Before his untimely death, he governed as a populist; his main legacy, according to former Alderman Dick Simpson, was "[opening] the idea of what a progressive city could be … what a regular, hard core, urban-manufacturing city of the old style could actually become." Washington signed a decree to end patronage hiring, involved citizens in the process of devising budgets and running schools, and focused economic development outward:

Washington's vision derived from his innate populism. He believed the public could serve as a force for better government, and through neighborhood organizations, community development groups and other grass-roots initiatives actually produce policy and useful services. During his tenure as mayor, local housing and economic development groups came into their own, serving as de facto delegate agencies — "our eyes and ears in the neighborhood," as he put it. Those community groups could help the city government attend to neighborhood problems such as blighted buildings, a lack of decent affordable housing, and abandoned business strips with an effectiveness simply unachievable by conventional bureaucratic means.

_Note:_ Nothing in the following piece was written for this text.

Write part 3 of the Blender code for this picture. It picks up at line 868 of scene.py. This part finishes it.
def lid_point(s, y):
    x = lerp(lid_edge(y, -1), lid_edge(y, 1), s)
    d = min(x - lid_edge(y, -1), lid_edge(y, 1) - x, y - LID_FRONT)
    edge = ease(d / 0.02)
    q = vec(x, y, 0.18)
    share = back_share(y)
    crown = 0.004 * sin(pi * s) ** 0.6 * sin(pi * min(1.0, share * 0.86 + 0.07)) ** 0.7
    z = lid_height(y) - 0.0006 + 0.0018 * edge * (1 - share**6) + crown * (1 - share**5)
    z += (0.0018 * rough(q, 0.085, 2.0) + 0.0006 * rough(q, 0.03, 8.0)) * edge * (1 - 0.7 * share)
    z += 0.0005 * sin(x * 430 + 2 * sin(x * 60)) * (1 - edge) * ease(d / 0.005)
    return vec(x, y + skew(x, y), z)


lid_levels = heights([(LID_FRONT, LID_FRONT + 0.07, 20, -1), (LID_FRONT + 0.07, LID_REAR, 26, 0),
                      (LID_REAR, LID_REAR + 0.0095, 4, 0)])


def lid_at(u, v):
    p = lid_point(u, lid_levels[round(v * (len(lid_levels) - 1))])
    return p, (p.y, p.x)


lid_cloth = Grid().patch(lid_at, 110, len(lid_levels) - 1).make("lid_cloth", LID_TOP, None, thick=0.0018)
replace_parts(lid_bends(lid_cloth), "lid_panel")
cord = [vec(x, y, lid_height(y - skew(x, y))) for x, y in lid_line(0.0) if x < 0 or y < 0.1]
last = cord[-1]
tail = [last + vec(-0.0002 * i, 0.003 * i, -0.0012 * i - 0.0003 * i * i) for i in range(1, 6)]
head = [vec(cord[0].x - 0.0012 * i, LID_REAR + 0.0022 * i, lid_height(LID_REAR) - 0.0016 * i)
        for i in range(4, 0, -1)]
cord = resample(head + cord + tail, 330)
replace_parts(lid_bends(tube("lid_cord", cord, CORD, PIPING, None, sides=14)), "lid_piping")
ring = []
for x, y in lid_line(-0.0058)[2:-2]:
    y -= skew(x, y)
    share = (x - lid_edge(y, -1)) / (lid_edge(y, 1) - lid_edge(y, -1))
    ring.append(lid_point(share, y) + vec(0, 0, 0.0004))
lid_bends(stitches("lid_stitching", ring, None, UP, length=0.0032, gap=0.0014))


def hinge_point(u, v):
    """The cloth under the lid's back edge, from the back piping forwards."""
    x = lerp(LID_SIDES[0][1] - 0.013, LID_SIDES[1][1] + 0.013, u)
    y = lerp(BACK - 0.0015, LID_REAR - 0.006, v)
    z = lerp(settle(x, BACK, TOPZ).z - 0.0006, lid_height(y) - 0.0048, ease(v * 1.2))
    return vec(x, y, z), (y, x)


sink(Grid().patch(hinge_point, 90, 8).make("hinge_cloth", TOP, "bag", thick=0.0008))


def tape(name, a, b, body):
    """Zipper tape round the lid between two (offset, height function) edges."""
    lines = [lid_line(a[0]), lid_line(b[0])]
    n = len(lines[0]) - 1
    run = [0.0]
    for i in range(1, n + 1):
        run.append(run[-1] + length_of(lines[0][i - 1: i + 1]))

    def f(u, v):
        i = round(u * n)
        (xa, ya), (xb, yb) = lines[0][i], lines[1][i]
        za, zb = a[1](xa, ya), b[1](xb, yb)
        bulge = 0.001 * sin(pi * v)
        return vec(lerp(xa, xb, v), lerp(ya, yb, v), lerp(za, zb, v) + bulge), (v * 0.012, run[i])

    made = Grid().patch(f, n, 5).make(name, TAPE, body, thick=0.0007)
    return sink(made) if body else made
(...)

During Washington's mayoralty, Chicago charted a new path. Neighborhood revitalization moved beyond the slash-and-burn tactics of urban renewal, and Chicago began to re-emerge as a vital city drawing the energies of young people and others who would pioneer a multitude of innovative commercial and artistic enterprises. Chicagoans, as well as commentators across the country, began to notice these changes in the 1990s, but their wellspring was in the 1980s.

In an era when technocrats reign, that approach to public policy has certainly lost traction. Just compare the type of politics we see today against Harold Washington in His Own Words, a set of interview clips with Washington in 1985. Hopefully, it won’t be another 30 years before we see another Chicago pol win office by campaigning on those refreshing, democratic principles.